## begin EXTRACTED INFORMATION
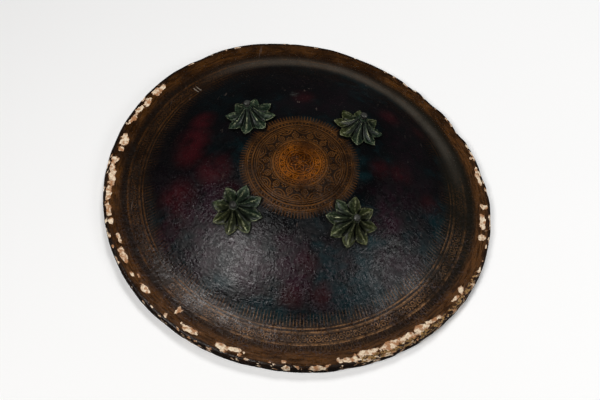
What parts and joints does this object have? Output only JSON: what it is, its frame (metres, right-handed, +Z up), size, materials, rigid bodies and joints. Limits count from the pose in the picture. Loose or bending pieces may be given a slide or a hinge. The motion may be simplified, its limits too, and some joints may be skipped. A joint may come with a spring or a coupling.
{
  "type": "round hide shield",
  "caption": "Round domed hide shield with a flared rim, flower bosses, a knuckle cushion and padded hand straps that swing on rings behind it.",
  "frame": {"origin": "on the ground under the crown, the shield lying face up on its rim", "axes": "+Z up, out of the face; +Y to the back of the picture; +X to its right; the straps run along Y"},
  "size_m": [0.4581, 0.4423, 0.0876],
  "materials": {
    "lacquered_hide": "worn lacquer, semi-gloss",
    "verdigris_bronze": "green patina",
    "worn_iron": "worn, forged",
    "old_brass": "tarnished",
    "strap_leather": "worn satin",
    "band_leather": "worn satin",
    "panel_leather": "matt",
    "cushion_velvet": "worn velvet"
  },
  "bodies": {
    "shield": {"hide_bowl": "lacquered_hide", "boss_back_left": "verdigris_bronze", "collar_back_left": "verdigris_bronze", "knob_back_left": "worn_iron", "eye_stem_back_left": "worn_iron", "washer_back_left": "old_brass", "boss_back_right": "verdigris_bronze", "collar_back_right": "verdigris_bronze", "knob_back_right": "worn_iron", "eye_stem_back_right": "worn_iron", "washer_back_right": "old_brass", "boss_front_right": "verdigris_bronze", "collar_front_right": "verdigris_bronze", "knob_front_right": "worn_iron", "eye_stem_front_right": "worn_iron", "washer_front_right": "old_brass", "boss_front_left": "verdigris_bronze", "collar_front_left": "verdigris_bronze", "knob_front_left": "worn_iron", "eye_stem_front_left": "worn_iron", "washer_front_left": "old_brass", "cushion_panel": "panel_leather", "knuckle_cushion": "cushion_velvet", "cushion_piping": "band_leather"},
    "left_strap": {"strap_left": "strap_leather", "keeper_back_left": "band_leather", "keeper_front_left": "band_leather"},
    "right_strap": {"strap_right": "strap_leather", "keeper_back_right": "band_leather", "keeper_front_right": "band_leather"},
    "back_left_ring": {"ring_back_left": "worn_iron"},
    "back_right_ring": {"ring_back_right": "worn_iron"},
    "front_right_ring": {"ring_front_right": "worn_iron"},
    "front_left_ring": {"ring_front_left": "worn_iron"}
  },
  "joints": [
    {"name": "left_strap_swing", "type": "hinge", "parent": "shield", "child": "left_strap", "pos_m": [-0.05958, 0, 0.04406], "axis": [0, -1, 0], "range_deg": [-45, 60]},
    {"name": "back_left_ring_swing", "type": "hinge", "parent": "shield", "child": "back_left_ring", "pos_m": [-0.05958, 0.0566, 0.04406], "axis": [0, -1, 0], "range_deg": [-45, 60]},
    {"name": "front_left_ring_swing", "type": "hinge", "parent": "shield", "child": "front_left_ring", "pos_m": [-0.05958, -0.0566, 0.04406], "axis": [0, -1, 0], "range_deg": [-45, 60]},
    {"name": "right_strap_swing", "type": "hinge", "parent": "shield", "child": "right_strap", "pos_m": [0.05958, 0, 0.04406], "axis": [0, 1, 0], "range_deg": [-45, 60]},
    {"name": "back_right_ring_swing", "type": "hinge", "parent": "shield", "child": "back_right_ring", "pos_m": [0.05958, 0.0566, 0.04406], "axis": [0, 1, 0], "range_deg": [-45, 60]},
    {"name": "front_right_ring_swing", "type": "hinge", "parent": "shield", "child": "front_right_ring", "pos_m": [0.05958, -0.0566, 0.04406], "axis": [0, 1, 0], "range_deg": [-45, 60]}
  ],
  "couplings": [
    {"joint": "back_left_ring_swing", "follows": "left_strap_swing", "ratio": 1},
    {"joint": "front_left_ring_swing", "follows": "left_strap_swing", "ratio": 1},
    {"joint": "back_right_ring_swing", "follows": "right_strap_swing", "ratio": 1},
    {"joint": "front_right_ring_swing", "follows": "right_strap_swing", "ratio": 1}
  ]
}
## end EXTRACTED INFORMATION
## begin EXTRACTED INFORMATION
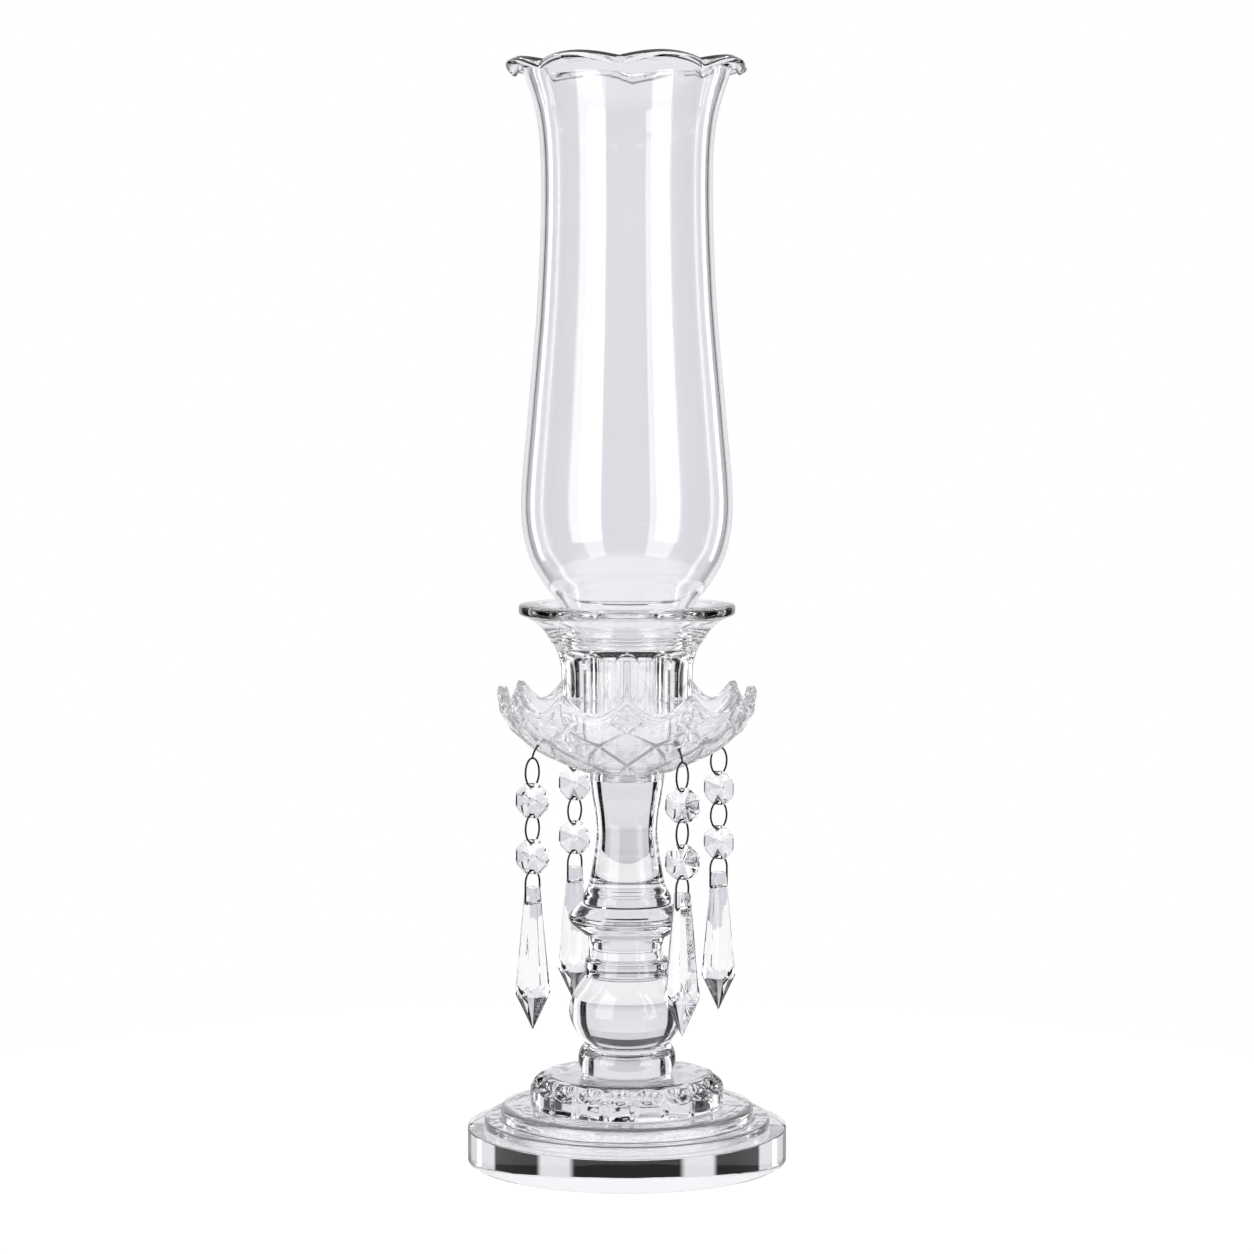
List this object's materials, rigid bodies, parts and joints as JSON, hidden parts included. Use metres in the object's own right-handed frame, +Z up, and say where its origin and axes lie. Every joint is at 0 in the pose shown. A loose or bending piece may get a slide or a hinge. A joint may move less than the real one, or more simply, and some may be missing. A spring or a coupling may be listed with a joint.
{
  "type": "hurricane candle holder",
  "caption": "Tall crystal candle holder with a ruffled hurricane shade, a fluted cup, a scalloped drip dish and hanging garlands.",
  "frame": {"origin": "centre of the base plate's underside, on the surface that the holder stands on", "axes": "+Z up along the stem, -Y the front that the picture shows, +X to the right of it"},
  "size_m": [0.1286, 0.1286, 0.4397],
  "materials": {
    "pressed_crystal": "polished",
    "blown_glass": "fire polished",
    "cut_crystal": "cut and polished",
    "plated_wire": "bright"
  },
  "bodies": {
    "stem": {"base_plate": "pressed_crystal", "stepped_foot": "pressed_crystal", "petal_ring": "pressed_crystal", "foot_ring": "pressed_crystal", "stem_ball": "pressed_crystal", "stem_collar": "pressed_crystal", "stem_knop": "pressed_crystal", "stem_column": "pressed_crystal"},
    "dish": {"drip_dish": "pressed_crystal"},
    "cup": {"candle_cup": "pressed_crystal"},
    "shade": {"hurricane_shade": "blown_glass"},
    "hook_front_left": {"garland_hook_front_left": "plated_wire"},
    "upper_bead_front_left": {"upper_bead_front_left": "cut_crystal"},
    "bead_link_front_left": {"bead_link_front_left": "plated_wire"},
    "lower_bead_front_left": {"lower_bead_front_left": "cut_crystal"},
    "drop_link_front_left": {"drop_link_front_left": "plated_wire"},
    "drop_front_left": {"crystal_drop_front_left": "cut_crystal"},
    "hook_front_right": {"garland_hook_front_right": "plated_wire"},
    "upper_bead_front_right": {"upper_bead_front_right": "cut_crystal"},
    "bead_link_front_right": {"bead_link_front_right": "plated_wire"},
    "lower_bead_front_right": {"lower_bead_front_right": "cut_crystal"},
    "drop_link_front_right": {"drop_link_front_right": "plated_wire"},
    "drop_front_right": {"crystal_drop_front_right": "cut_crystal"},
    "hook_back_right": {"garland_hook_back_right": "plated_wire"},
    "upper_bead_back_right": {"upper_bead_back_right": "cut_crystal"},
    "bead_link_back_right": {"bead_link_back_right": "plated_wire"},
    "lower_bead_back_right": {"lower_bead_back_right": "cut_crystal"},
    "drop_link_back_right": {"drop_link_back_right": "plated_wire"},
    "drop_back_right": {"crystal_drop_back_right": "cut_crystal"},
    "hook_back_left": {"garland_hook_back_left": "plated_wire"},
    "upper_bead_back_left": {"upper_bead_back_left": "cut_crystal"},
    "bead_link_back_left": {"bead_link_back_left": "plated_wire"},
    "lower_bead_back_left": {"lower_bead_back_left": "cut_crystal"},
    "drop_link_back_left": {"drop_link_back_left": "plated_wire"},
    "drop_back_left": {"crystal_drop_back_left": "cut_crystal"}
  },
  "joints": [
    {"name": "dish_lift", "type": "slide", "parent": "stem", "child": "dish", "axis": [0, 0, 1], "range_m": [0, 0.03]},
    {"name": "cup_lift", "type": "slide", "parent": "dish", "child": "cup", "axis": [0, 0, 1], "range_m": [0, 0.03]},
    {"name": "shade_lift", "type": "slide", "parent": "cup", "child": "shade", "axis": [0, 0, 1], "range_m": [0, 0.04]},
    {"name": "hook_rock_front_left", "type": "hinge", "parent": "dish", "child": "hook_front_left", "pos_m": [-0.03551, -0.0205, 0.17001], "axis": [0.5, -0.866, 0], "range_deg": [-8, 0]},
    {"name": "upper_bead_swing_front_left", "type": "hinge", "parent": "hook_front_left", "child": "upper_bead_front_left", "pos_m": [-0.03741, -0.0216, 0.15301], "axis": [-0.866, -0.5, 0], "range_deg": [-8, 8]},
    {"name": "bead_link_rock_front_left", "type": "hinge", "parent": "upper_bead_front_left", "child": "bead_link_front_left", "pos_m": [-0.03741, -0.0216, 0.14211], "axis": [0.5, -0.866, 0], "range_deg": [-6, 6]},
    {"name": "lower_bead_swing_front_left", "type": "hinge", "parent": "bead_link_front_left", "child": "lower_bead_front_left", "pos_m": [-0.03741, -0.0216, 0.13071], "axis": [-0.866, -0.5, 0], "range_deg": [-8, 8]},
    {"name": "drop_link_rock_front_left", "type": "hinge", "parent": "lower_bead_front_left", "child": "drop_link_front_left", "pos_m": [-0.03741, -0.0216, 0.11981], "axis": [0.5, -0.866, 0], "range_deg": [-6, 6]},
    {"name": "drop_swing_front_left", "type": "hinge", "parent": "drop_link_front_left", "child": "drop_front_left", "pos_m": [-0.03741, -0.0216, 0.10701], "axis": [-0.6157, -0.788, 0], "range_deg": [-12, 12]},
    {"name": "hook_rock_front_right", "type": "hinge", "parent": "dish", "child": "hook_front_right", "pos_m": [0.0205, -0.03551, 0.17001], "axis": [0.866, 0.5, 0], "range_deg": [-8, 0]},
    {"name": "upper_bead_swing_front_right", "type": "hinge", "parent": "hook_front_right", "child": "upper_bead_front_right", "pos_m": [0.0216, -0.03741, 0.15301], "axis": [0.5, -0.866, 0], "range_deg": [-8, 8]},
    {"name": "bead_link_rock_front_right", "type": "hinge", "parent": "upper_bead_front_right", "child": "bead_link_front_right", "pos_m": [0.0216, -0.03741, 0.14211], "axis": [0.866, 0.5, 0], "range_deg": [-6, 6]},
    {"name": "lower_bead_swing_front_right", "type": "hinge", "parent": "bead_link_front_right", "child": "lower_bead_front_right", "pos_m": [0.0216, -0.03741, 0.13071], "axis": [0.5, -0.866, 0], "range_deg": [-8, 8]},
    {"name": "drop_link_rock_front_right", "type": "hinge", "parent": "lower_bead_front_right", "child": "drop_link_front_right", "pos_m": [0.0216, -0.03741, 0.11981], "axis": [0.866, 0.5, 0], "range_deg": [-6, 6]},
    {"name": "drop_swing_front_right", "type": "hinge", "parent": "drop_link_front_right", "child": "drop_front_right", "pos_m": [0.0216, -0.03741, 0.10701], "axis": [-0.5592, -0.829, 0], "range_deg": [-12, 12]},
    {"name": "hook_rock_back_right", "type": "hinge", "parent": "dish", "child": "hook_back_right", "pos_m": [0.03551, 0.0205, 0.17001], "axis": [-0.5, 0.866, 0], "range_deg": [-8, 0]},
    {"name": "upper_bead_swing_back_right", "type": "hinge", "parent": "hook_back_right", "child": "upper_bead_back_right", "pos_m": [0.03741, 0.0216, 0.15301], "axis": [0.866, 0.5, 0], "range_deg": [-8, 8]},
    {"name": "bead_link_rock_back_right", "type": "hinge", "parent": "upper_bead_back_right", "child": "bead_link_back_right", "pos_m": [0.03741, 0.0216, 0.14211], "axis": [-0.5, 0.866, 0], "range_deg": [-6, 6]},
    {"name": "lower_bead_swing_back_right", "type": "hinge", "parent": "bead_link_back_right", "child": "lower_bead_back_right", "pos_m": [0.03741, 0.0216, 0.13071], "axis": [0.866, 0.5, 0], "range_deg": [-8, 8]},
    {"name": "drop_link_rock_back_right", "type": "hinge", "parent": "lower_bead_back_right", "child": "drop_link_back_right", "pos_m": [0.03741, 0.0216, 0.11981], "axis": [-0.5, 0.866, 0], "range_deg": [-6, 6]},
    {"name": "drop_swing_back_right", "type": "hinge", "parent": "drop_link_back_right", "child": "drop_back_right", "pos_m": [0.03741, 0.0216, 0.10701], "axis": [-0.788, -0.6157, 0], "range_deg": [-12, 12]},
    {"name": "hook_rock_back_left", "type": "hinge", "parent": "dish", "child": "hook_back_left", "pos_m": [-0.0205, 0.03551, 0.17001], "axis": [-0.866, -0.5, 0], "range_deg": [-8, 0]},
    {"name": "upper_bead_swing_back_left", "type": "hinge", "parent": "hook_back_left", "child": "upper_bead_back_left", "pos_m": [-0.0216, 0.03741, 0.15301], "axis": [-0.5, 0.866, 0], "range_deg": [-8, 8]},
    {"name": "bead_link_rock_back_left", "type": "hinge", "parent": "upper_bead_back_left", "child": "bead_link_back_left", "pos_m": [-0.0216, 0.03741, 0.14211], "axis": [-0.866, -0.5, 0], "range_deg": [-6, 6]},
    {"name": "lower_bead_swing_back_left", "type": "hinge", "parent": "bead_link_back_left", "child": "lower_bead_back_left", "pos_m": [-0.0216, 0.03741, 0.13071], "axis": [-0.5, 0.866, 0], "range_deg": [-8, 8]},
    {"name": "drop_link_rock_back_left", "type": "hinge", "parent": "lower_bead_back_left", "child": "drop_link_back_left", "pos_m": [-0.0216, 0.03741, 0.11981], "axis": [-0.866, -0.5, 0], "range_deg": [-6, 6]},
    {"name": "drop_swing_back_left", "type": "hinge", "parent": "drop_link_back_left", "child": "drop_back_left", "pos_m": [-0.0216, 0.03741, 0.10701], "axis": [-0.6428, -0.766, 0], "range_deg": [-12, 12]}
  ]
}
## end EXTRACTED INFORMATION
## begin EXTRACTED INFORMATION
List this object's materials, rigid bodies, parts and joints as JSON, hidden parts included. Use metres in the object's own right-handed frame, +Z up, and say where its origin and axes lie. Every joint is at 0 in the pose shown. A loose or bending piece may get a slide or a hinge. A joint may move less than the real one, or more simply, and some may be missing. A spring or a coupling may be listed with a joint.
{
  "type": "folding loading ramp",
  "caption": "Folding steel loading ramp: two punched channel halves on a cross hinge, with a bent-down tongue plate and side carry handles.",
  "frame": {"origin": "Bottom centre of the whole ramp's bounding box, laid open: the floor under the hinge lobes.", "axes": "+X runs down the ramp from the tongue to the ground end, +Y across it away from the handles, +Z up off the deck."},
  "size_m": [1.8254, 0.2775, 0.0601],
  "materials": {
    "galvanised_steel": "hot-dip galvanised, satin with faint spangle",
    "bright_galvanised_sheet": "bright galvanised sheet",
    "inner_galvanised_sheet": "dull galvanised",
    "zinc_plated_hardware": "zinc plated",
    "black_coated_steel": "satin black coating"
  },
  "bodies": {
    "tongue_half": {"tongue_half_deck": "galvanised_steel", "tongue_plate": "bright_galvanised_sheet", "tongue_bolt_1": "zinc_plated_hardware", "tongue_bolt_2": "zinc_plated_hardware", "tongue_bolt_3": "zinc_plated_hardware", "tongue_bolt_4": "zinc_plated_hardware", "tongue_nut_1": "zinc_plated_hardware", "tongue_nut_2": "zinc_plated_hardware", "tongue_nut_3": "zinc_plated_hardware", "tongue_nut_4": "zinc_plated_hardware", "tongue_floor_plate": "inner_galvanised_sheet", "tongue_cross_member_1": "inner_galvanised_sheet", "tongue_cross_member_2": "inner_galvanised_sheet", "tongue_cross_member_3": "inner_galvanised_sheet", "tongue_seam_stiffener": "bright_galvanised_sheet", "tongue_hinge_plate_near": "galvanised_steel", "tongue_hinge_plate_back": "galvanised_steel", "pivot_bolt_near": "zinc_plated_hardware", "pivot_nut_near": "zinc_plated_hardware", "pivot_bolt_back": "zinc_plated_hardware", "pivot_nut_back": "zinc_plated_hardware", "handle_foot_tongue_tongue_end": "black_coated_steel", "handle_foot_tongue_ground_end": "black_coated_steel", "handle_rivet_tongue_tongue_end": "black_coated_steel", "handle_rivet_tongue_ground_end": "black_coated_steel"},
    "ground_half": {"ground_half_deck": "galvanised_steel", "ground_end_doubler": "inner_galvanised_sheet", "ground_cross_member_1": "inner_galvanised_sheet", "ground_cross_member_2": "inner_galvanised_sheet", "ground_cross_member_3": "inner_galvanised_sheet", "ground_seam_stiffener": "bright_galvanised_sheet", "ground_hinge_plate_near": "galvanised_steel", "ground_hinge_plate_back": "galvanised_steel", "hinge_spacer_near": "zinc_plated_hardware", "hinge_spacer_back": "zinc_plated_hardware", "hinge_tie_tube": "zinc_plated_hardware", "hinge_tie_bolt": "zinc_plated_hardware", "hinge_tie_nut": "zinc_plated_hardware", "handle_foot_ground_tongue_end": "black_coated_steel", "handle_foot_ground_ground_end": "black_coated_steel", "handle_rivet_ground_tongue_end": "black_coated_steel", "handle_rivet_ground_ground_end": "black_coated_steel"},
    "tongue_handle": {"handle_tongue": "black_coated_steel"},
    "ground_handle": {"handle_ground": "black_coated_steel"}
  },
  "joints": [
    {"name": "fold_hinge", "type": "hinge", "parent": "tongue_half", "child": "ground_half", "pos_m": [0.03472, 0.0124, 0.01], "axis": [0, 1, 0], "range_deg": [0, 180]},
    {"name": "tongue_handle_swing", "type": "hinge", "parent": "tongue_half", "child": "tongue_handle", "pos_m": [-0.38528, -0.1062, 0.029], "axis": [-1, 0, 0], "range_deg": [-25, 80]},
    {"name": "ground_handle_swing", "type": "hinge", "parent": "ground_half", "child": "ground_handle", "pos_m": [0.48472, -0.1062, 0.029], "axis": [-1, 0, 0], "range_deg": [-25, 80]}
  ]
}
## end EXTRACTED INFORMATION
In the records above, find the lines containing "from" and copy them.

COMPLETED EXERCISE:
What parts and joints does this object have? Output only JSON: what it is, its frame (metres, right-handed, +Z up), size, materials, rigid bodies and joints. Limits count from the pose in the picture. Loose or bending pieces may be given a slide or a hinge. The motion may be simplified, its limits too, and some joints may be skipped. A joint may come with a spring or a coupling.
  "frame": {"origin": "Bottom centre of the whole ramp's bounding box, laid open: the floor under the hinge lobes.", "axes": "+X runs down the ramp from the tongue to the ground end, +Y across it away from the handles, +Z up off the deck."},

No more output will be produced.